[DATA SECTION]
-=-=-

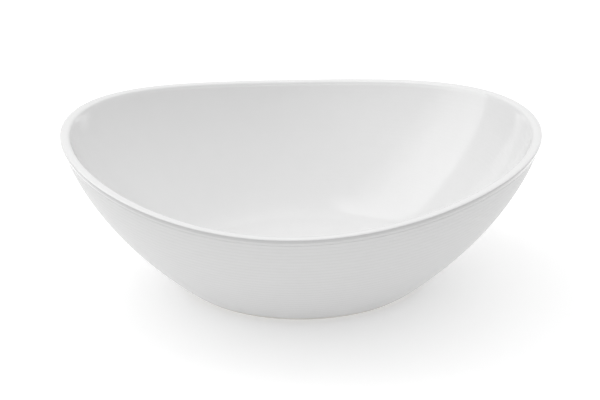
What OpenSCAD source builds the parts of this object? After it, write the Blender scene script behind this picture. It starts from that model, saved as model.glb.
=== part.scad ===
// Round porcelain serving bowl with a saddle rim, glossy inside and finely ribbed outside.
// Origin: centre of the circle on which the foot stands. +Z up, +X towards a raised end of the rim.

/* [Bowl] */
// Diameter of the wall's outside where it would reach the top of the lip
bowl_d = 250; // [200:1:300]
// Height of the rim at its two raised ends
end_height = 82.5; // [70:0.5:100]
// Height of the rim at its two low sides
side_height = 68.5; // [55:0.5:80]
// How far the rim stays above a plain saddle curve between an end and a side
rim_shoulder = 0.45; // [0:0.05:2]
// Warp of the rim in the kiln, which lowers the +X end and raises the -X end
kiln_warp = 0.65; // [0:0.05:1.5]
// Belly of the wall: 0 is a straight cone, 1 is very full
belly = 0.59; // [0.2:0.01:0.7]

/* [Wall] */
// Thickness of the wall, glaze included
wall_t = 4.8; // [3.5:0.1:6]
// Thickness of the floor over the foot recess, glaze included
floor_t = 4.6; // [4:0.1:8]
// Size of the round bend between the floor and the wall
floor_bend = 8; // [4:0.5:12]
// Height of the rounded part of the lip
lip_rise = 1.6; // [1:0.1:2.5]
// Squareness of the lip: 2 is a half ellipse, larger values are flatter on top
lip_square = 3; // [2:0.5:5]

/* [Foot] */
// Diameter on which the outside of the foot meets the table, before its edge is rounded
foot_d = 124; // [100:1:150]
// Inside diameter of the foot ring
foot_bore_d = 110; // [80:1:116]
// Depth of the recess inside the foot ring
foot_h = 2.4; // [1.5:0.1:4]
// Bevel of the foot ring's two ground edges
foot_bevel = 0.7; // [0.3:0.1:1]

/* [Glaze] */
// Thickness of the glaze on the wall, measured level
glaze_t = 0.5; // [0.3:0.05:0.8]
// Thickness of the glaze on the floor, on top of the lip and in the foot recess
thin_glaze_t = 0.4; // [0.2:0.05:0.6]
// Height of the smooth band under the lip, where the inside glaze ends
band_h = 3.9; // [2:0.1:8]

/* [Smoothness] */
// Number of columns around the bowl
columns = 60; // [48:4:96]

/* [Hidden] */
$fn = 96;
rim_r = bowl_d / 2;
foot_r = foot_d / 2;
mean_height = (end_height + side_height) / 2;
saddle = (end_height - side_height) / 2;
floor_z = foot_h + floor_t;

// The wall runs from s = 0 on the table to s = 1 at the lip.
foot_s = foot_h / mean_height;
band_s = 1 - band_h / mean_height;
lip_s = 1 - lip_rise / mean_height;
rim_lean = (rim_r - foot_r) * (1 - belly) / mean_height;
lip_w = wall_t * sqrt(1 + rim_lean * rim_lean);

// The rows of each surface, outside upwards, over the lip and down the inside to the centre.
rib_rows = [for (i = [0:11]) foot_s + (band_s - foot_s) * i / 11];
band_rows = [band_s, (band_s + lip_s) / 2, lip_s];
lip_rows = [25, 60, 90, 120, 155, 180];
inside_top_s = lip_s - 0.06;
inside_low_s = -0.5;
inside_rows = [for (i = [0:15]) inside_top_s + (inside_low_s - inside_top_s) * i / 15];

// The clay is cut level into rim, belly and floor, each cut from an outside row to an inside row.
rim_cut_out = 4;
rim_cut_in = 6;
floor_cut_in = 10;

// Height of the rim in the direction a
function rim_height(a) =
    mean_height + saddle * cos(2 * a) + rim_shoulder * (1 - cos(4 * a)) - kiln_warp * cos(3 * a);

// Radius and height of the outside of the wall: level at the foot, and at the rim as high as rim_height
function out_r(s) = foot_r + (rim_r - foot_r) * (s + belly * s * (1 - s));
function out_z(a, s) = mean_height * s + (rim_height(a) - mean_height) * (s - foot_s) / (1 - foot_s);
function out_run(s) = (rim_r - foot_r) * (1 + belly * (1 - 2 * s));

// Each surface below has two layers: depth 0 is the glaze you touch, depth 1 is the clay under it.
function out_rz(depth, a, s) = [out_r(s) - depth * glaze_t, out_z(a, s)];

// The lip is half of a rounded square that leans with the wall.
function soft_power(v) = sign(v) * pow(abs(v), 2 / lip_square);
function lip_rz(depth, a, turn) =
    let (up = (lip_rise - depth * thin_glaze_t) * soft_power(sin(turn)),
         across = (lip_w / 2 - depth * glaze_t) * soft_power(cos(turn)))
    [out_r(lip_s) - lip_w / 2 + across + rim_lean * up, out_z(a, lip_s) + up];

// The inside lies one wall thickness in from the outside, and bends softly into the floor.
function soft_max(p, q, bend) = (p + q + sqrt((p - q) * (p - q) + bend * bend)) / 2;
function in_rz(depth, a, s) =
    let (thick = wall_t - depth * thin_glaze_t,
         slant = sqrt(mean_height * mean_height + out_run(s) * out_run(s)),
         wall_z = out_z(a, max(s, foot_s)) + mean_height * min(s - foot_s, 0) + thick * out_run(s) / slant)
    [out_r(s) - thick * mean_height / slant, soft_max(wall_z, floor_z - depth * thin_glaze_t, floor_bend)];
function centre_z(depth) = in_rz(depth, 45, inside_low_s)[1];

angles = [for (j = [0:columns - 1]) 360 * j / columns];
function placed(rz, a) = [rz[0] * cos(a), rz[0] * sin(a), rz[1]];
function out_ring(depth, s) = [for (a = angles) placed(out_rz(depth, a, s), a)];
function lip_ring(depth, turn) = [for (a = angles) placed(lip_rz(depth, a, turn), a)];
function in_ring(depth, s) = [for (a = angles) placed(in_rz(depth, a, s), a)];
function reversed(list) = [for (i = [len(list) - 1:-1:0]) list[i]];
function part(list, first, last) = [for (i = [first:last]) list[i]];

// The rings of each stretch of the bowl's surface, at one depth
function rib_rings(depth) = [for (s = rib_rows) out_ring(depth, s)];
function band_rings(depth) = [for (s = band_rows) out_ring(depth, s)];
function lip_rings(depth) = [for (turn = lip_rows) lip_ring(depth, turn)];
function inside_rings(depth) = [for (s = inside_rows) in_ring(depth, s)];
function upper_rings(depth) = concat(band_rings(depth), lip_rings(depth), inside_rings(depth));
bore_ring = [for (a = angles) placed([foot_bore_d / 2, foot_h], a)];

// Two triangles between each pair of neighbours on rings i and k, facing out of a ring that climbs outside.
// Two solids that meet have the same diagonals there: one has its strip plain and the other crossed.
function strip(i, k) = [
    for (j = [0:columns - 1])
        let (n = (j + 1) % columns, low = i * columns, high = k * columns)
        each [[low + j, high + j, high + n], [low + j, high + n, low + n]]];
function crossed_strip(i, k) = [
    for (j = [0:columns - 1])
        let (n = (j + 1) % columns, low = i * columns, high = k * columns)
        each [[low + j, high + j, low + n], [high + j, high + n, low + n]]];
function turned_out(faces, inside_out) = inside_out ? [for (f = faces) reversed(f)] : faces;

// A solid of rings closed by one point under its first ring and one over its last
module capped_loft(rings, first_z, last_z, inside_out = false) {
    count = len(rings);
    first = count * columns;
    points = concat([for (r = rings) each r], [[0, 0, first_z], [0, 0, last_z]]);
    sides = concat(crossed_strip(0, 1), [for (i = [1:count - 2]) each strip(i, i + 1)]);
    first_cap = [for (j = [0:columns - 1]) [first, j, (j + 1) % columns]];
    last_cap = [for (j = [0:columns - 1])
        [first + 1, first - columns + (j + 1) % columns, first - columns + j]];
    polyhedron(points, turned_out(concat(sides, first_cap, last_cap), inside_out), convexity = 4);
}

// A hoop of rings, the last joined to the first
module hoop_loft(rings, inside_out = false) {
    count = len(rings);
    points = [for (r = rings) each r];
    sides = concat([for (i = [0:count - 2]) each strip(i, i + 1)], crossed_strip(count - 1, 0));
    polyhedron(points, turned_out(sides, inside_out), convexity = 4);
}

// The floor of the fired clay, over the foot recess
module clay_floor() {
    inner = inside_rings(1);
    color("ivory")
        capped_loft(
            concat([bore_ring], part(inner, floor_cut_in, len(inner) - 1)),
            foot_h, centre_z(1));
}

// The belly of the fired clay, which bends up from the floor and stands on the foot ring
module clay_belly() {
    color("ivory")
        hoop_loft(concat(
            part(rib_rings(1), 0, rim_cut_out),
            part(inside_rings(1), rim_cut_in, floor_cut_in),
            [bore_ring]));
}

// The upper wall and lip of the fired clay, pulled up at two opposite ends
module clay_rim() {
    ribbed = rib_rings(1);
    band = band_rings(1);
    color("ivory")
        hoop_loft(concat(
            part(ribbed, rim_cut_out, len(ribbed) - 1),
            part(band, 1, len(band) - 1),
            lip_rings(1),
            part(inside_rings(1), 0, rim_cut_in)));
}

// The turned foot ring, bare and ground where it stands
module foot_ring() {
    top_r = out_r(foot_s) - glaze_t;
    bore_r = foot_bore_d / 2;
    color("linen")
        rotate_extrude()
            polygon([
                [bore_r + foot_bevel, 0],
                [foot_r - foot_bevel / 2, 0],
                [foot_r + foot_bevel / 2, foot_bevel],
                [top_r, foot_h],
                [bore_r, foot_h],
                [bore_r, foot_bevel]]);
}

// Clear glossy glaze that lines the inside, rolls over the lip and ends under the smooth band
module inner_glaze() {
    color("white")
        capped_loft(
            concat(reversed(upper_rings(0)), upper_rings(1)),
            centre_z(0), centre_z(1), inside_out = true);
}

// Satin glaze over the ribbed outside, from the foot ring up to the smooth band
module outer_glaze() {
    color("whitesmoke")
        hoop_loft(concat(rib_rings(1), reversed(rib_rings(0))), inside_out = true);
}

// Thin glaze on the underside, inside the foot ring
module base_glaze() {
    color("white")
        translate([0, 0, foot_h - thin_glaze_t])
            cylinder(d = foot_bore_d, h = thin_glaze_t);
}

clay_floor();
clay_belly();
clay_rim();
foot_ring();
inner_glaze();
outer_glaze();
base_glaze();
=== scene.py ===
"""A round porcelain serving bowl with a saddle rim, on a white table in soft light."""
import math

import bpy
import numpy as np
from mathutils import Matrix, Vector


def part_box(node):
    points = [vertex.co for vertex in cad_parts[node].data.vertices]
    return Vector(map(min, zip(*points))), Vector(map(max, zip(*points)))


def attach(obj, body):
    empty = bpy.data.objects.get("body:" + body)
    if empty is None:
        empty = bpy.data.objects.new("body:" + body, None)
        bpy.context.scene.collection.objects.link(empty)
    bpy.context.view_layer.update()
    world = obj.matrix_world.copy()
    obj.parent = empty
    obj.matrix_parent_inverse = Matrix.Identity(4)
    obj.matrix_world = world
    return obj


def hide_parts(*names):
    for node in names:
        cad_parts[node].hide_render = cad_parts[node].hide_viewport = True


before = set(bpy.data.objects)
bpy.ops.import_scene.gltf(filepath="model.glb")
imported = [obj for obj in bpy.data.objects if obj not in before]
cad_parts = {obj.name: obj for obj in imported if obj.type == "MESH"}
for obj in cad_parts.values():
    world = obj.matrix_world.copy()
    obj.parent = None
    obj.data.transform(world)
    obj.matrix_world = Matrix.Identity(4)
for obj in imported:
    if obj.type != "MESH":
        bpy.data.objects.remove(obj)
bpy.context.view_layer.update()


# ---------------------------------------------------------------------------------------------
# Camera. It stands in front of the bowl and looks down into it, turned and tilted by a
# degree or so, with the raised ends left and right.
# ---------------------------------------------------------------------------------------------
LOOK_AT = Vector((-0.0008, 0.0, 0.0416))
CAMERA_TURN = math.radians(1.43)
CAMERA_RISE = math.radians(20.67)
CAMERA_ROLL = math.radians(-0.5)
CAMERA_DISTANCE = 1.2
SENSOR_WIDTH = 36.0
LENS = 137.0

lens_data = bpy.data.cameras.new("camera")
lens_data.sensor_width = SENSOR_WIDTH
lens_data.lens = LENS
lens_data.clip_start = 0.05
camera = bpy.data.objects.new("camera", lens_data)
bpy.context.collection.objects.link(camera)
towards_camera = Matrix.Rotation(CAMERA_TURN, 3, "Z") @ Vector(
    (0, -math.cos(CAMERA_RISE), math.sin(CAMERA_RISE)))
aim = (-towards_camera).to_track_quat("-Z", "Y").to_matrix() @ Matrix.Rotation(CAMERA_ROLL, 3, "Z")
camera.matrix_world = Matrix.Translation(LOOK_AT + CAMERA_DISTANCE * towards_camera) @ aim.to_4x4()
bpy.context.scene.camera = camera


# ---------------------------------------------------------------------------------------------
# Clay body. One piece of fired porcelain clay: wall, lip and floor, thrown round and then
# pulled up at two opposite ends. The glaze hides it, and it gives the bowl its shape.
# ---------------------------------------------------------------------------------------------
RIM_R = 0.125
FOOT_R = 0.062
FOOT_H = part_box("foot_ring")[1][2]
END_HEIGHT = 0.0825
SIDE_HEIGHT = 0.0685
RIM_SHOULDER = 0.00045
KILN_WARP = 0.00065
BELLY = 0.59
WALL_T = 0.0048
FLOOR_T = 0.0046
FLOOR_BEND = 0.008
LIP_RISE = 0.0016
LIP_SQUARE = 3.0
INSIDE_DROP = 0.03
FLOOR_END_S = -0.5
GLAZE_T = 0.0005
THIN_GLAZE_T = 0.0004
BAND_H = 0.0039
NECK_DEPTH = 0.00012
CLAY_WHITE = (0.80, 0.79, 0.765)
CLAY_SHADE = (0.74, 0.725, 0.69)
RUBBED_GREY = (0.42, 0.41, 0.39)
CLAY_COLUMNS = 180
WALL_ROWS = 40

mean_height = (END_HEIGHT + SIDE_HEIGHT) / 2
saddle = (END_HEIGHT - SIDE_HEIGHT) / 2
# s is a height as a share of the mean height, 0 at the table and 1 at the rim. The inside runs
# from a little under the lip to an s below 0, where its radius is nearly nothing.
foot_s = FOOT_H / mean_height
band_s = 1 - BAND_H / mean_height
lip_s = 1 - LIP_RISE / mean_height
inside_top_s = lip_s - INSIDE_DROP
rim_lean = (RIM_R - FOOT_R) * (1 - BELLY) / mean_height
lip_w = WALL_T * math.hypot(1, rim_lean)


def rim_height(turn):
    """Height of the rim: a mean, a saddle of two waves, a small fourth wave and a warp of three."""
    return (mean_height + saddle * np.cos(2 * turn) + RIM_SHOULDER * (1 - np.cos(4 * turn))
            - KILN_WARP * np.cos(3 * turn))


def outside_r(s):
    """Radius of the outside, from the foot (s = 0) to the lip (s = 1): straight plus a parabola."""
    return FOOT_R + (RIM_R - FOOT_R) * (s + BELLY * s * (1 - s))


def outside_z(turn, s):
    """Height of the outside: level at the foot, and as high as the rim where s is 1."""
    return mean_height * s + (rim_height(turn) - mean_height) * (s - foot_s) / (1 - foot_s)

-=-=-

[OBJECTIVE]
Copy out precisely the lines that begin at the line containing "under the smooth band" and end at the line containing "before = set(bpy.data.objects)", including both; write nothing else.

[ANSWER TO THE PROBLEM]
// Clear glossy glaze that lines the inside, rolls over the lip and ends under the smooth band
module inner_glaze() {
    color("white")
        capped_loft(
            concat(reversed(upper_rings(0)), upper_rings(1)),
            centre_z(0), centre_z(1), inside_out = true);
}

// Satin glaze over the ribbed outside, from the foot ring up to the smooth band
module outer_glaze() {
    color("whitesmoke")
        hoop_loft(concat(rib_rings(1), reversed(rib_rings(0))), inside_out = true);
}

// Thin glaze on the underside, inside the foot ring
module base_glaze() {
    color("white")
        translate([0, 0, foot_h - thin_glaze_t])
            cylinder(d = foot_bore_d, h = thin_glaze_t);
}

clay_floor();
clay_belly();
clay_rim();
foot_ring();
inner_glaze();
outer_glaze();
base_glaze();
=== scene.py ===
"""A round porcelain serving bowl with a saddle rim, on a white table in soft light."""
import math

import bpy
import numpy as np
from mathutils import Matrix, Vector


def part_box(node):
    points = [vertex.co for vertex in cad_parts[node].data.vertices]
    return Vector(map(min, zip(*points))), Vector(map(max, zip(*points)))


def attach(obj, body):
    empty = bpy.data.objects.get("body:" + body)
    if empty is None:
        empty = bpy.data.objects.new("body:" + body, None)
        bpy.context.scene.collection.objects.link(empty)
    bpy.context.view_layer.update()
    world = obj.matrix_world.copy()
    obj.parent = empty
    obj.matrix_parent_inverse = Matrix.Identity(4)
    obj.matrix_world = world
    return obj


def hide_parts(*names):
    for node in names:
        cad_parts[node].hide_render = cad_parts[node].hide_viewport = True


before = set(bpy.data.objects)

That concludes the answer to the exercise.